THE expats will next collaborate on a contemporary drama, also starring Winstone, that they plan to shoot on the English coast. “It’s a sex romp without the sex or the romp,” Hillcoat said.

Cave is also working on a follow-up to 2004’s well-reviewed double album “Abattoir Blues/The Lyre of Orpheus,” but he admitted that he may have contracted the screenwriting bug. “I’ve been working on lyrics for the last three weeks and I have three or four lines,” he said. “Screenwriting’s much easier.
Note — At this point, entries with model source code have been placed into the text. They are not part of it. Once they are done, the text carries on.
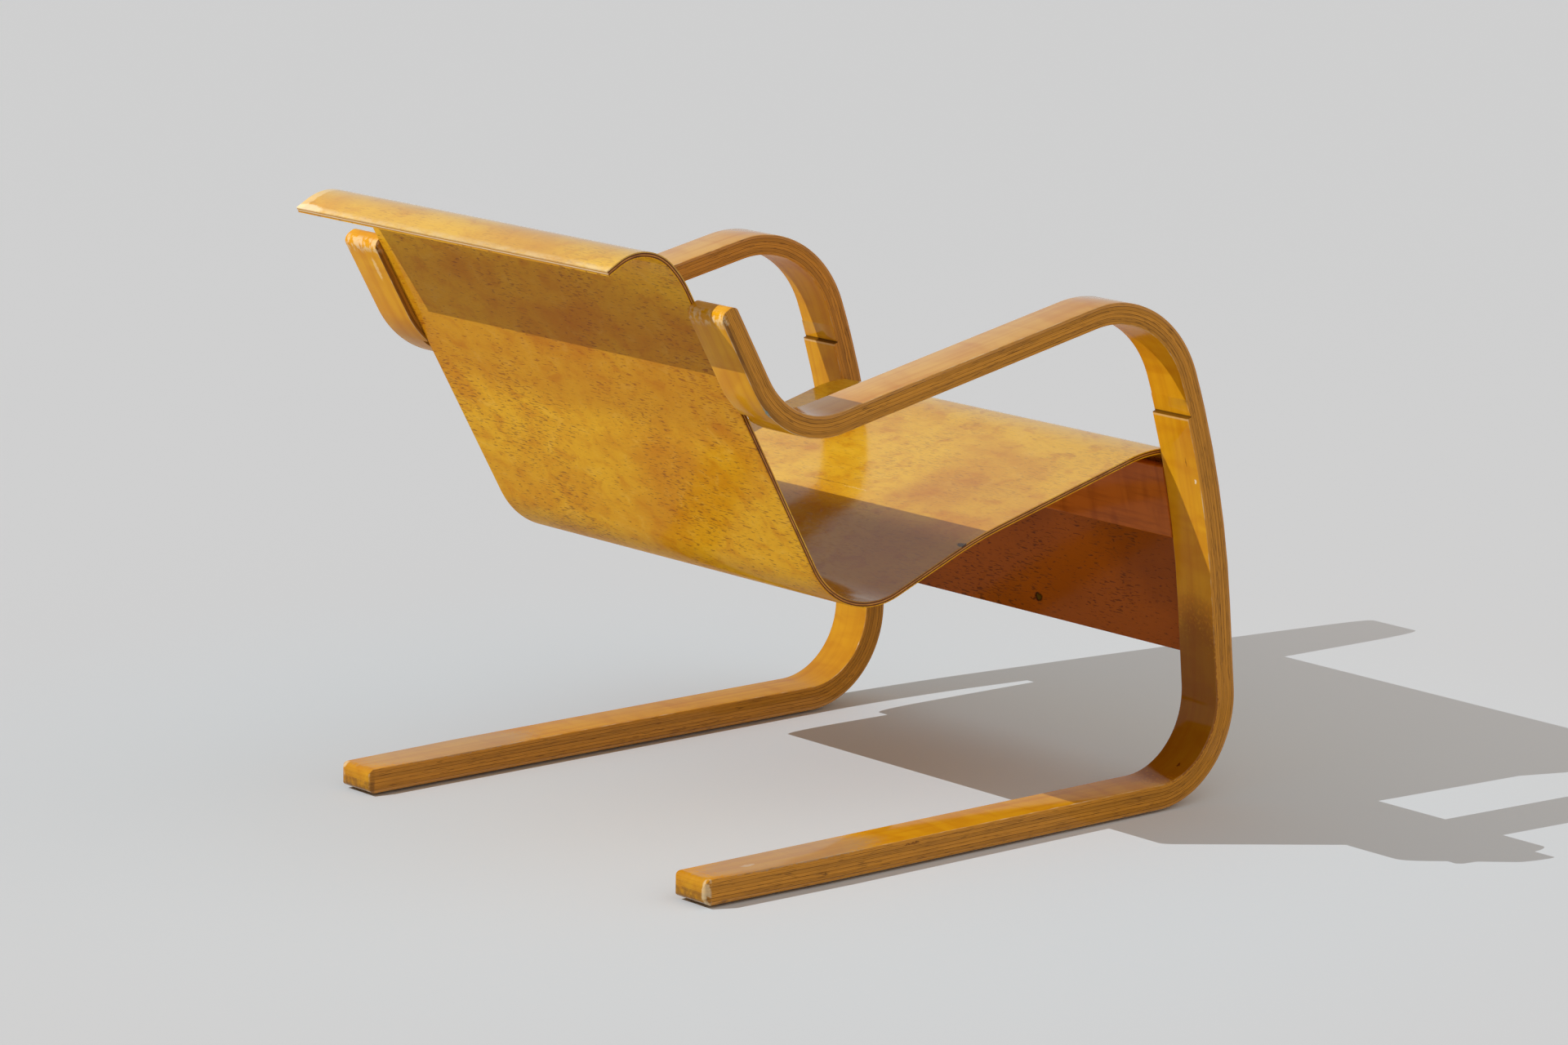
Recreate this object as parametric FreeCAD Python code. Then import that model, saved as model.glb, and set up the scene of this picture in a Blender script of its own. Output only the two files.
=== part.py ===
"""Cantilever lounge chair in bent laminated birch with a moulded plywood seat shell.

Millimetres, +Z up. The sitter faces -Y, so the sitter's right side is -X.
The origin is on the floor, at the middle of the chair's outline seen from above.

Each side frame is one strip of laminations: along the floor as a foot, up at the front,
back as an arm rest, and up again behind. The seat shell is one sheet of five plies that
hangs between the two frames: its tongues sit in grooves in the upturned arm ends, and its
front roll and apron are screwed to a cross rail that is dowelled between the uprights.
"""
import FreeCAD, Part
import math
import os

# Overall
overall_width = 600.0

# Side frames, measured along the outer face of the strip
strip_width = 52.0
lamination_count = 6
lamination_thickness = 3.6
glue_line = 0.1
foot_length = 607.0
bottom_bend_radius = 105.0
bottom_bend_turn = 95.8
upright_straight = 90.0
upright_curve_radius = 984.0
upright_turn_to_step = 12.6
upright_turn_above_step = 2.4
top_bend_radius = 129.5
top_bend_turn = 80.6
arm_length = 343.0
rear_bend_radius = 85.0
back_angle = 60.5
arm_end_length = 89.0

# Extra inner lamination, from the foot's rear end up to the step below the top bend
inner_lamination_thickness = 4.2

# Ends of the strip
foot_end_rounding = 9.0
foot_corner_rounding = 4.0
foot_taper = 5.0
foot_taper_length = 150.0
arm_end_rounding = 9.0

# Seat shell, measured along its rear and lower face
ply_count = 5
ply_thickness = 1.16
glue_film = 0.05
side_clearance = 0.3
lip_length = 16.0
lip_angle = 29.0
roll_tight_radius = 50.0
roll_tight_turn = 71.5
roll_open_radius = 110.0
back_length = 333.0
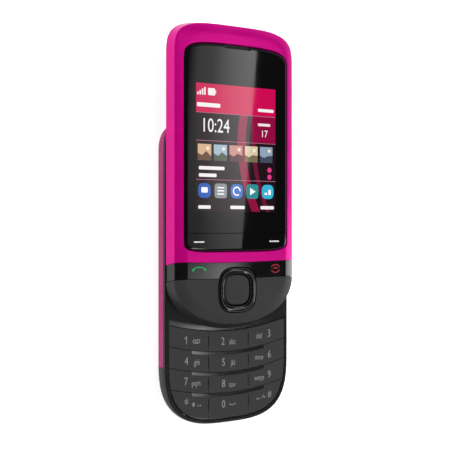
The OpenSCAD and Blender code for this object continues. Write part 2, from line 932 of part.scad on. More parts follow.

I’m not saying I’m particularly adept, but I can do it fast.” On the strength of “The Proposition,” he was approached by Russell Crowe and Ridley Scott to write a sequel to “Gladiator.”

“It was an antiwar movie,” Cave said. “It ended in Vietnam and the Pentagon. The gladiator who has returned from the dead is betrayed by the gods and becomes a raging war machine. There’s a 20-minute scene at the end that goes through all the wars of history. At one point Russian tanks are coming at him.”

For the budding screenwriter, the assignment provided a quick lesson in what you can -- and, more to the point, cannot -- get away with in Hollywood. “Ridley loved the ending,” Cave said. “Or so he told me. But he also said there’s no way we’re going to be able to make it.”